Driving style has a say in this as well. Slow smooth hands and nice sweeping arcs tend to take care of tires much longer than abrupt late turn-ins! Think Alain Prost, Jenson Button. Turning in late requires more steering in less time. It is a recipe for creating understeer and taking a chunk out of your front tires, which is a direct link to how long your tires last, not to mention it forces you to slow down more. Racers that came up through DEs need to stop looking at the cones and start looking through the corner. Meaning, TURN IN SOONER WITH SLOWER HANDS!  The late turn that is taught by so many DE instructors is a hard habit to break but it’s a tire killer, end of story.

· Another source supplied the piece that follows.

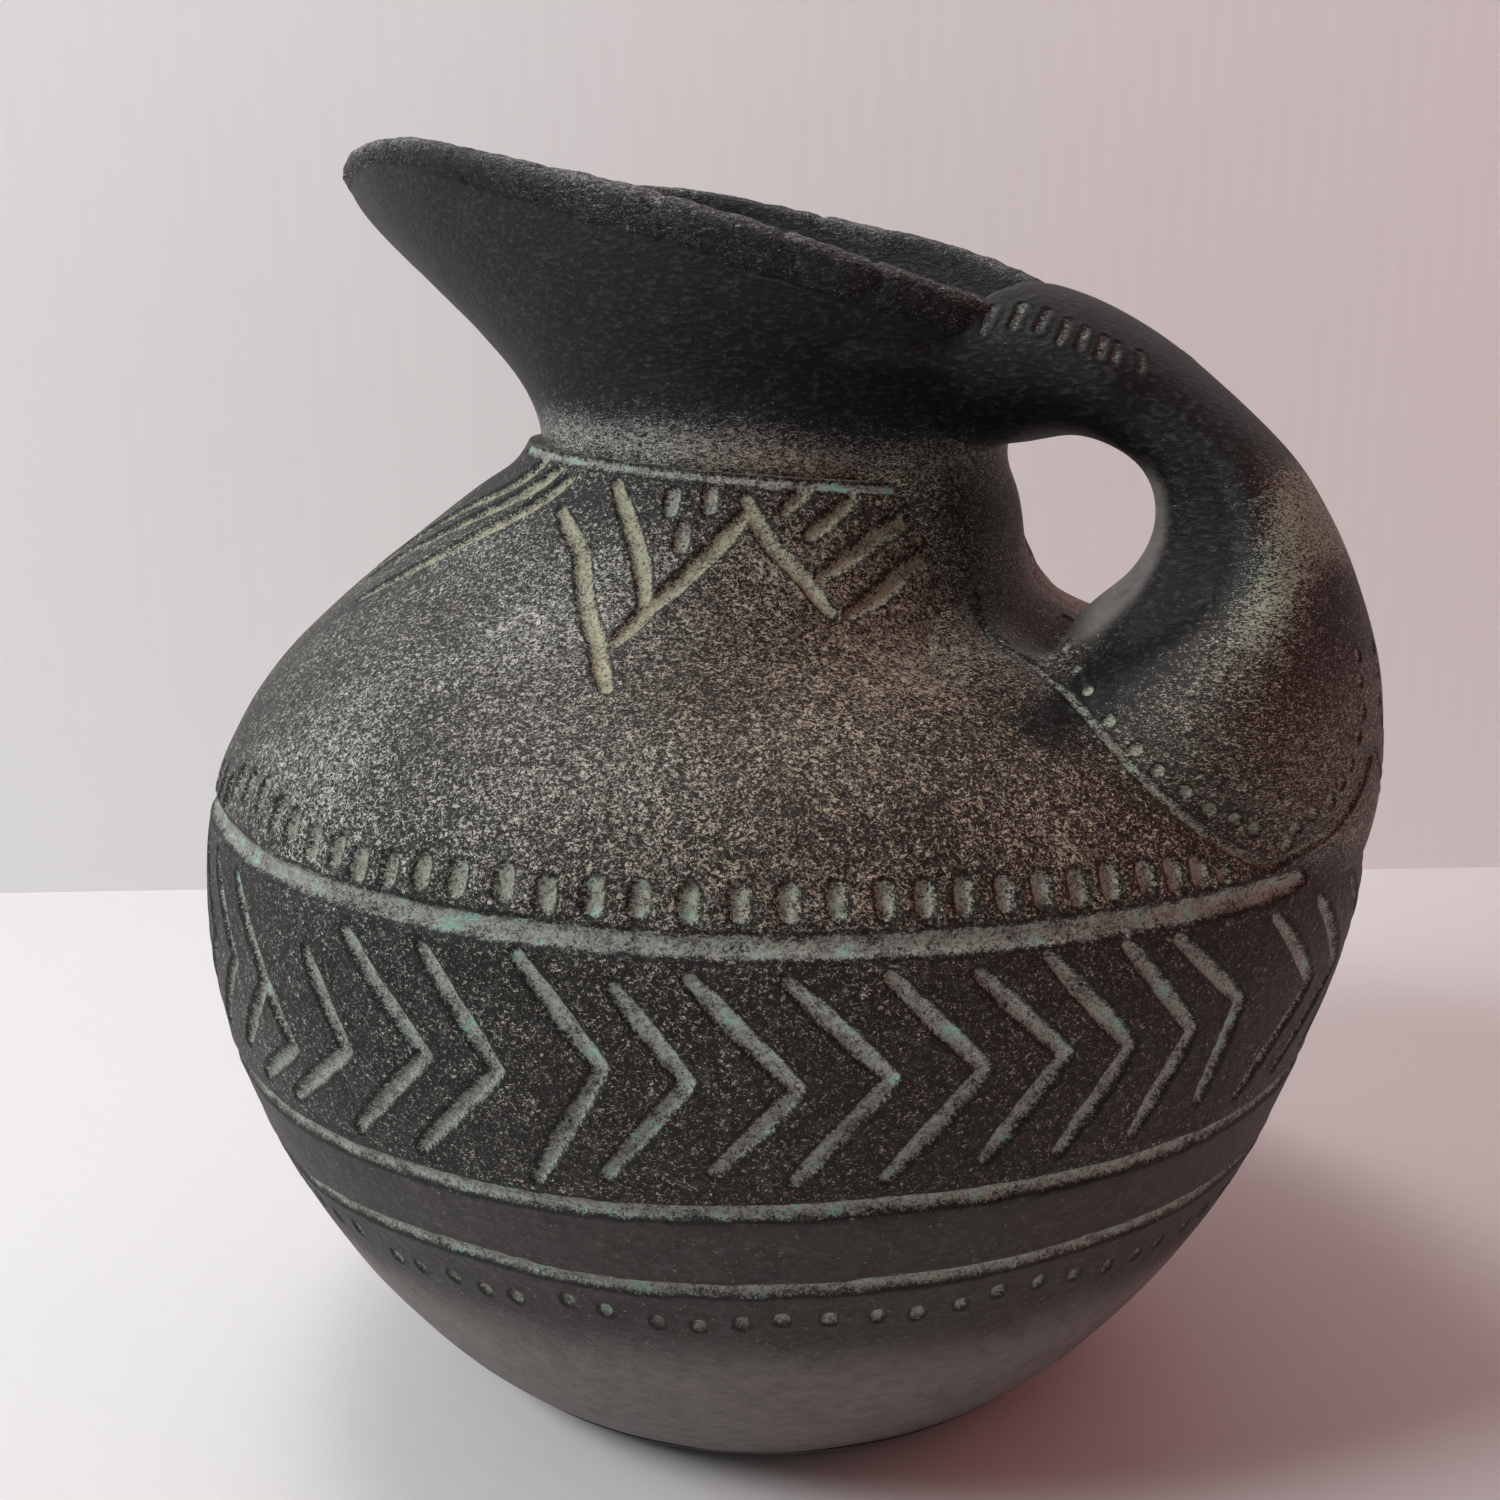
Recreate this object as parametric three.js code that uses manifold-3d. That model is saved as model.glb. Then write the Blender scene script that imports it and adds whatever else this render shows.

Putting it all into practice

In general, I try to set my race pace just a sliver below the tires sliding point - or just inside the bubble of the friction circle. If you stay true to this your tires should be consistent all race long and leave you with a bit more if you need to push for any reason. If you do find yourself locked in a battle and your tires are going off, drop back a little – give the tires a rest for a few laps then push on. The nice part about being the car behind is that you can use the lead car’s draft to stay close, and nurse the tires in the corners, whereas the lead car just has to push everywhere. It is something you sometimes have to factor in as a part of your strategy – which, of course, is relative to many other things. Be kind to your tires, not too kind, but kind enough. Fill the friction circle but don’t dance outside of it for too long.

Sometimes the best advice is the simplest. Something one of my mentors said many a moons ago comes to mind. The mentor I’m referring to is the great Richard Spenard, who back in 1998 was a central figure of the Player’s Racing Program, as well as the driver coach for the handful of us that were fortunate enough to be chosen to wear the blue suits. He told me at Trois-Rivieres to “drive the car, to the track”. What he meant was: drive your car to what the track, the conditions and the set up allow. Anything more is not sustainable, anything less is slow.